CSS Minifier

Formatters

How to use the CSS Minifier

Minify your CSS in three steps:

1

Paste your CSS

Paste your stylesheet into the input panel, or upload a .css file using the upload icon in the panel header.

2

Choose options and click Minify

Enable 'Remove Comments' to strip all CSS comments, and 'Shorten Colors & Zeros' to apply micro-optimisations. Click 'Minify CSS'.

3

Review savings and copy

The stats bar shows before size, after size, bytes saved, and percentage reduction. Copy the minified CSS or download it as a .css file.


When to use this tool

Use the CSS minifier to reduce stylesheet size before shipping to production:

  • Compressing stylesheets before deploying a static site or web app to production
  • Reducing CSS payload size to improve Lighthouse Performance and Core Web Vitals scores
  • Minifying CSS in environments without an automated build pipeline (simple static sites, codepens, prototypes)
  • Removing development comments from CSS before shipping a client project
  • Compressing CSS for HTML email templates where every byte affects deliverability
  • Benchmarking how much size a build tool like webpack or Vite would save before setting one up
  • Quickly creating a minified version of a standalone widget's CSS for distribution

Frequently asked questions

Q:What optimisations does the CSS minifier apply?
The core minification removes all whitespace between rules, collapses spaces around colons, semicolons, braces, and commas, joins all lines into a single line, and removes the last semicolon before a closing brace.
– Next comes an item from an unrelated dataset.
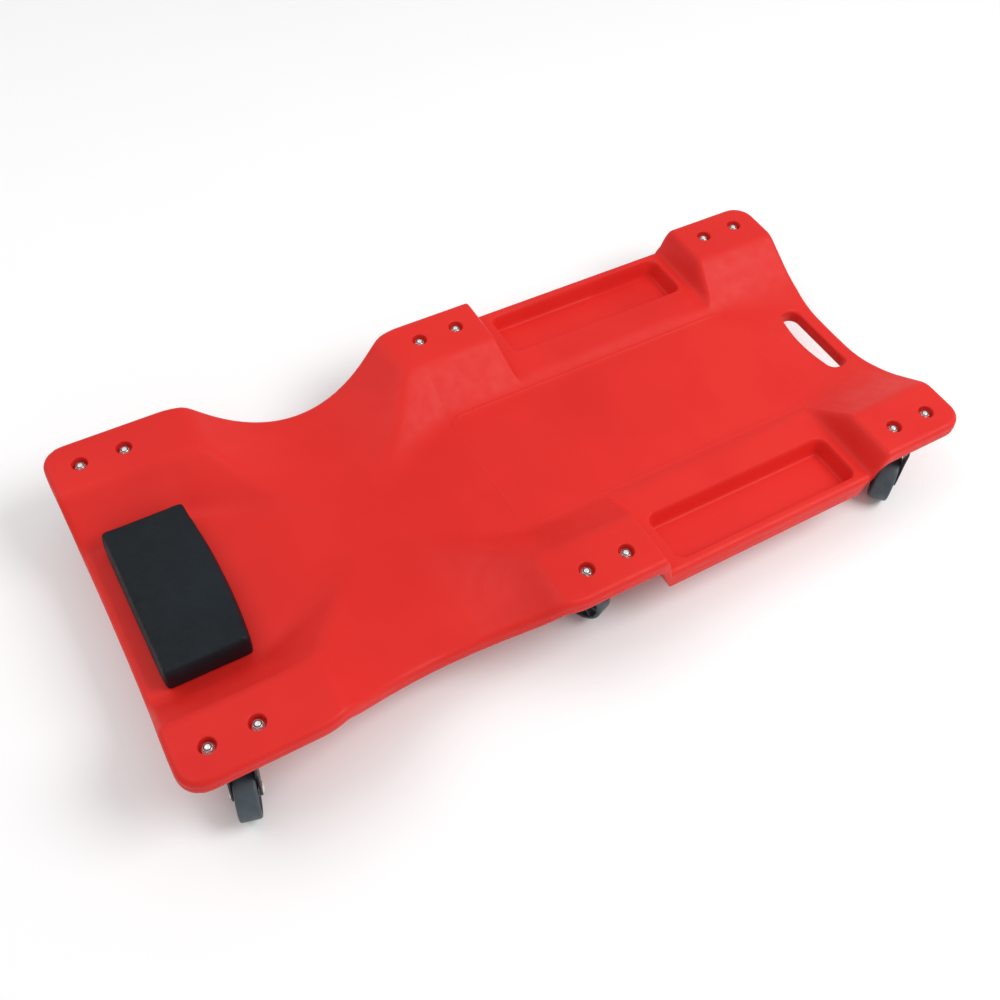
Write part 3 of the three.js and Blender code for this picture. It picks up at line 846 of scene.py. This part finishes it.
def kingpin_mesh():
    """The rivet that the fork turns on, from its head under the fork's top to the plate's top."""
    under = fork_high - PIN_DEPTH
    pin = turned_piece("pin", [
        (0, under - 2.6), (3.4, under - 2.5), (6.4, under - 1.9), (8.1, under - 1),
        (8.5, under - 0.4), (8.5, under), (5, under), (5, PLATE_TOP - 0.6), (4.4, PLATE_TOP),
        (0, PLATE_TOP)])
    return finish_mesh(pin, ZINC)


def hexagon(across, z):
    radius = across / 2 / math.cos(math.pi / 6)
    return circle(radius, z, 6)


def bolt_mesh(low, high):
    """A hexagon head bolt with a rounded end, and the last turns of its thread."""
    head = 4.0
    body = new_piece("bolt", *loops_mesh([
        hexagon(8.9, low), hexagon(9.7, low + 0.35), hexagon(10, low + 0.8),
        hexagon(10, low + head)]))
    profile = [(3, low + head - 1)]
    z = high - 7.5
    while z < high - 1.2:
        profile += [(3, z), (2.65, z + 0.45), (2.65, z + 0.55), (3, z + 0.95)]
        z += 1.0
    profile += [(2.8, high - 0.5), (2.2, high - 0.1), (0, high)]
    combine(body, turned_piece("shank", profile, 20), "UNION")
    return finish_mesh(body, ZINC, 30)


def nut_mesh(low, high):
    """A flanged locknut: a wide flange, six flats and a round collar on top."""
    flats = new_piece("nut", *loops_mesh([
        hexagon(10, low + 0.5), hexagon(10, high - 2.2), hexagon(9.3, high - 1.6),
        hexagon(8.4, high - 1.4)]))
    flange = turned_piece("flange", [
        (6.3, low), (6.8, low + 0.2), (6.9, low + 0.6), (6.6, low + 1.0), (5.8, low + 1.5),
        (4.6, low + 2.2), (4, low + 2.3)], 40)
    combine(flats, flange, "UNION")
    collar = turned_piece("collar", [
        (4.0, high - 3), (4.85, high - 2.6), (4.85, high - 0.7), (4.7, high - 0.2),
        (4.45, high)], 40)
    combine(flats, collar, "UNION")
    well = turned_piece("well", [(4.35, high - 1.3), (4.45, high + 1)], 40)
    combine(flats, well, "DIFFERENCE")
    combine(flats, turned_piece("bore", [(3.15, low - 1), (3.15, high + 1)], 32), "DIFFERENCE")
    return finish_mesh(flats, ZINC, 30)


def insert_mesh(high):
    """The nylon ring held in a locknut's collar."""
    profile = [(3.12, high - 1.2), (4.3, high - 1.2), (4.3, high - 0.3), (4.0, high - 0.1),
               (3.4, high - 0.15), (3.12, high - 0.4)]
    loops = [circle(r, z, 40) for r, z in profile]
    return finish_mesh(new_piece("insert", *ring_mesh(loops)), NYLON)


def centre_of(node):
    low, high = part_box(node)
    return Matrix.Translation(((low.x + high.x) / 2, (low.y + high.y) / 2, 0))


def make_casters():
    plate, fork, wheel = plate_mesh(), fork_mesh(), wheel_mesh()
    axle, pin = axle_mesh(), kingpin_mesh()
    bolt_low, bolt_high = (c.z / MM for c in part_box("head_right_bolt_a"))
    nut_low, nut_high = (c.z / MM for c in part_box("head_right_nut_a"))
    bolt, nut = bolt_mesh(bolt_low, bolt_high), nut_mesh(nut_low, nut_high)
    insert = insert_mesh(nut_high)
    for key in (f"{place}_{hand}" for place in PLACES for hand in HANDS):
        pivot = joint_at[f"{key}_swivel_turn"]
        trail = joint_at[f"{key}_wheel_roll"] - pivot
        still = Matrix.Translation((pivot.x, pivot.y, 0))
        turned = still @ Matrix.Rotation(math.atan2(trail.y, trail.x), 4, "Z")
        place_copy(f"{key}_plate_shell", plate, still, "bracket", "board", f"{key}_plate")
        place_copy(f"{key}_kingpin_shell", pin, still, "zinc", "board", f"{key}_kingpin")
        place_copy(f"{key}_fork_shell", fork, turned, "bracket", f"{key}_swivel", f"{key}_fork")
        place_copy(f"{key}_axle_shell", axle, turned, "zinc", f"{key}_swivel", f"{key}_axle")
        place_copy(f"{key}_wheel_shell", wheel, turned, "wheel", f"{key}_roller", f"{key}_wheel")
        for end in "ab":
            spot = centre_of(f"{key}_nut_{end}")
            place_copy(f"{key}_bolt_{end}_shell", bolt, spot, "zinc", "board", f"{key}_bolt_{end}")
            place_copy(f"{key}_nut_{end}_shell", nut, spot, "zinc", "board", f"{key}_nut_{end}")
            place_copy(f"{key}_insert_{end}", insert, spot, "bracket", "board")


make_casters()


# ------------------------------------------------------------------ headrest

rest_low, rest_high = (Vector(c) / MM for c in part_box("headrest_pad"))
base_low, base_high = (Vector(c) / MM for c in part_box("headrest_board"))
REST_BOW = 6
REST_X = (rest_low.x + rest_high.x - REST_BOW) / 2
REST_HALF_X = (rest_high.x - rest_low.x - REST_BOW) / 2
REST_HALF_Y = rest_high.y


def make_headrest_base():
    """The board inside the headrest, which the cushion is wrapped over."""
    half_x, half_y = (base_high.x - base_low.x) / 2, base_high.y
    low, high = base_low.z, base_high.z
    loops = [rounded_outline(half_x - inset, half_y - inset, 8 - inset, z) for inset, z in (
        (0.8, low), (0, low + 0.8), (0, high - 0.8), (0.8, high))]
    verts, faces = loops_mesh(loops)
    centre = np.array([(base_low.x + base_high.x) / 2, 0, 0])
    base = new_piece("headrest_base", verts + centre, faces)
    dress(base, BOARD, "board", "board", "headrest_board")


def cushion_block():
    """The cushion before it is filled out, from its turned-in lower edge to its top."""
    low, high = rest_low.z + 0.5, rest_high.z - 1.0
    half_y = REST_HALF_Y + 2
    steps = [(4, low), (0.8, low), (0.2, low + 1), (0, low + 3), (0, high - 2.4),
             (0.3, high - 0.9), (1.0, high - 0.2), (2.4, high)]
    loops = []
    for inset, z in steps:
        radius = 3.2 - 0.5 * inset
        loops.append(rounded_outline(REST_HALF_X - inset, half_y - inset, radius, z, REST_BOW))
    verts, faces = loops_mesh(loops)
    return new_piece("headrest_cushion", verts + np.array([REST_X, 0, 0]), faces)


def fill_out(piece, pressure=4.0, frames=20, cap_mm=1.2):
    """Fills a cushion out as cloth under pressure, and limits how far any point moves."""
    remesh = piece.modifiers.new("remesh", "REMESH")
    remesh.mode = "VOXEL"
    remesh.voxel_size = 0.004
    remesh.adaptivity = 0
    apply_modifiers(piece)
    rest = np.array([v.co for v in piece.data.vertices])
    low = rest[:, 2].min()
    held = piece.vertex_groups.new(name="held")
    held.add([i for i, z in enumerate(rest[:, 2]) if z < low + 0.003], 1.0, "REPLACE")
    cloth = piece.modifiers.new("cloth", "CLOTH")
    cloth.settings.quality = 6
    cloth.settings.mass = 0.4
    cloth.settings.tension_stiffness = 25
    cloth.settings.compression_stiffness = 12
    cloth.settings.shear_stiffness = 8
    cloth.settings.bending_stiffness = 0.6
    cloth.settings.use_pressure = True
    cloth.settings.uniform_pressure_force = pressure
    cloth.settings.vertex_group_mass = "held"
    cloth.settings.effector_weights.gravity = 0
    cloth.point_cache.frame_start = 1
    cloth.point_cache.frame_end = frames
    scene = bpy.context.scene
    for frame_number in range(1, frames + 1):
        scene.frame_set(frame_number)
        bpy.context.view_layer.update()
    apply_modifiers(piece)
    scene.frame_set(1)
    moved = np.array([v.co for v in piece.data.vertices])
    shift = moved - rest
    length = np.maximum(np.linalg.norm(shift, axis=1, keepdims=True), 1e-9)
    cap = cap_mm * MM
    capped = rest + shift * np.minimum(1, cap * np.tanh(length / cap) / length)
    piece.data.vertices.foreach_set("co", capped.astype(np.float32).ravel())
    piece.data.update()


def add_wrinkles(piece):
    """Fine creases across the top and round the sides, drawn in towards the corners."""
    piece.modifiers.new("smooth", "SUBSURF").levels = 1
    apply_modifiers(piece)
    co = np.array([v.co for v in piece.data.vertices]) / MM
    x, y, z = co[:, 0] - REST_X, co[:, 1], co[:, 2]
    high = co[:, 2].max()
    on_top = np.clip((z - high + 6) / 4, 0, 1)
    fade = np.clip(1 - (np.abs(x) / (REST_HALF_X + 4)) ** 4, 0, 1)
    creases = np.zeros(len(co))
    rng = np.random.default_rng(7)
    for centre in np.linspace(-88, 88, 23):
        place = centre + rng.uniform(-3, 3)
        lean = rng.uniform(-0.06, 0.06)
        width = rng.uniform(1.1, 2.0)
        depth = rng.uniform(0.15, 0.5)
        start, end = sorted(rng.uniform(-52, 52, 2))
        along = np.clip((x - start) / 14, 0, 1) * np.clip((end - x) / 14, 0, 1)
        creases += depth * along * np.exp(-((y - place - lean * x) / width) ** 2)
    near_end = np.exp(-((np.abs(y) - REST_HALF_Y) / 16) ** 2)
    near_side = np.exp(-((np.abs(x) - REST_HALF_X) / 16) ** 2)
    gather = near_end * near_side * np.sin(np.arctan2(y, x) * 60) * 0.35
    co[:, 2] -= on_top * fade * creases + np.clip((z - rest_low.z) / 8, 0, 1) * gather
    co[:, 2] = np.minimum(co[:, 2], rest_high.z + 0.6)
    piece.data.vertices.foreach_set("co", (co * MM).astype(np.float32).ravel())
    piece.data.update()


def make_cushion():
    cushion = cushion_block()
    fill_out(cushion)
    add_wrinkles(cushion)
    shade(cushion.data, 80)
    dress(cushion, VINYL, "vinyl", "board", "headrest_pad")


def make_headrest_screws():
    for hand in HANDS:
        low, high = (Vector(c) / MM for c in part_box(f"headrest_screw_{hand}"))
        under = low.z + 2.6
        screw = turned_piece("screw", [
            (0, low.z), (2.6, low.z + 0.15), (4.3, low.z + 0.8), (5, low.z + 1.7), (5, under),
            (2.4, under), (2.4, high.z - 2), (0, high.z)])
        for half_x, half_y in ((2.6, 0.5), (0.5, 2.6)):
            slot = [(sx * half_x, sy * half_y) for sx, sy in ((1, 1), (-1, 1), (-1, -1), (1, -1))]
            loops = [[(x, y, z) for x, y in slot] for z in (low.z - 1, low.z + 1.3)]
            combine(screw, new_piece("recess", *loops_mesh(loops)), "DIFFERENCE")
        shade(screw.data, SHARP_ANGLE)
        screw.matrix_world = centre_of(f"headrest_screw_{hand}")
        screw.name = f"headrest_screw_{hand}_shell"
        dress(screw, ZINC, "zinc", "board", f"headrest_screw_{hand}")


make_headrest_base()
make_cushion()
make_headrest_screws()


# ------------------------------------------------------------------ camera, light and floor

def make_camera():
    """Above the head end's right-hand corner, looking down along the board."""
    azimuth, elevation, roll = math.radians(-33.225), math.radians(52.519), math.radians(4.292)
    back = Vector((math.sin(azimuth) * math.cos(elevation),
                   -math.cos(azimuth) * math.cos(elevation), math.sin(elevation)))
    level = Vector((0, 0, 1)).cross(back).normalized()
    upward = back.cross(level)
    right = level * math.cos(roll) + upward * math.sin(roll)
    up = upward * math.cos(roll) - level * math.sin(roll)
    data = bpy.data.cameras.new("camera")
    data.sensor_width = 36
    data.lens = 41.484
    camera = bpy.data.objects.new("camera", data)
    bpy.context.scene.collection.objects.link(camera)
    matrix = Matrix((right, up, back)).transposed().to_4x4()
    matrix.translation = Vector((-0.50929, -0.74531, PAD_TOP * MM + 1.04909))
    camera.matrix_world = matrix
    bpy.context.scene.camera = camera


def area_light(name, place, target, size, power):
    data = bpy.data.lights.new(name, "AREA")
    data.shape = "DISK"
    data.size = size
    data.energy = power
    light = bpy.data.objects.new(name, data)
    light.location = place
    light.rotation_euler = (Vector(target) - Vector(place)).to_track_quat("-Z", "Y").to_euler()
    bpy.context.scene.collection.objects.link(light)


def make_stage():
    bpy.ops.mesh.primitive_plane_add(size=14, location=(0, 0, 0))
    floor = bpy.context.object
    floor.name = "floor"
    n = Nodes("pale_floor")
    n.colour(n.blend_colours(n.noise(3, 2), (0.96, 0.96, 0.96), (0.98, 0.98, 0.98)))
    n.set(Roughness=0.9)
    floor.data.materials.append(n.material)
    world = bpy.data.worlds.new("studio")
    bpy.context.scene.world = world
    world.use_nodes = True
    background = world.node_tree.nodes["Background"]
    background.inputs["Color"].default_value = (1, 1, 1, 1)
    background.inputs["Strength"].default_value = 0.6
    bpy.context.scene.view_settings.view_transform = "Standard"
    area_light("key", (1.6, -1.2, 2.4), (0, 0, 0.1), 1.8, 50)
    area_light("fill", (-1.4, 1.0, 2.4), (0, 0, 0.1), 2.2, 18)


make_camera()
make_stage()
The optional 'Shorten Colors & Zeros' mode additionally removes units from zero values (0px → 0, margin: 0em → margin: 0) and shortens duplicate-digit hex colours (#aabbcc → #abc, #ffffff → #fff).
Q:Does CSS minification affect specificity or cascade behaviour?
No — minification only removes insignificant whitespace and comments. It does not change selector specificity, property inheritance, cascade order, or any computed value. The minified CSS produces identical rendering to the original in all browsers.
Q:Should I minify CSS manually or use a build tool?
For quick one-off compressions, small projects, or prototypes, this online tool is the fastest approach. For production projects with a CI/CD pipeline, integrating a build tool (PostCSS with cssnano, Vite's built-in CSS minification, or webpack's css-minimizer-webpack-plugin) is more maintainable. Use this tool to preview the savings and validate the output before committing to a build tool.
Q:Is removing the last semicolon before a closing brace safe?
Yes — the CSS specification defines the last semicolon in a rule block as optional. All major browsers (Chrome, Firefox, Safari, Edge) parse both forms identically. This is a universally safe optimisation used by every production CSS minifier.
Q:Can I minify SCSS or compiled CSS from preprocessors?
Yes — if your CSS is already compiled to standard CSS (e.g. the output of running sass or less), paste that compiled output here. The minifier works on standard CSS only and does not understand SCSS or Less source syntax. Always minify the compiled output, not the source file.
Q:How much reduction can I expect for a typical CSS file?
Typical production stylesheets see 20–40% size reduction from whitespace and comment removal. Files with many verbose comments or heavy indentation (4-space) may compress by 40–60%. The stats bar shows the exact result for your specific file.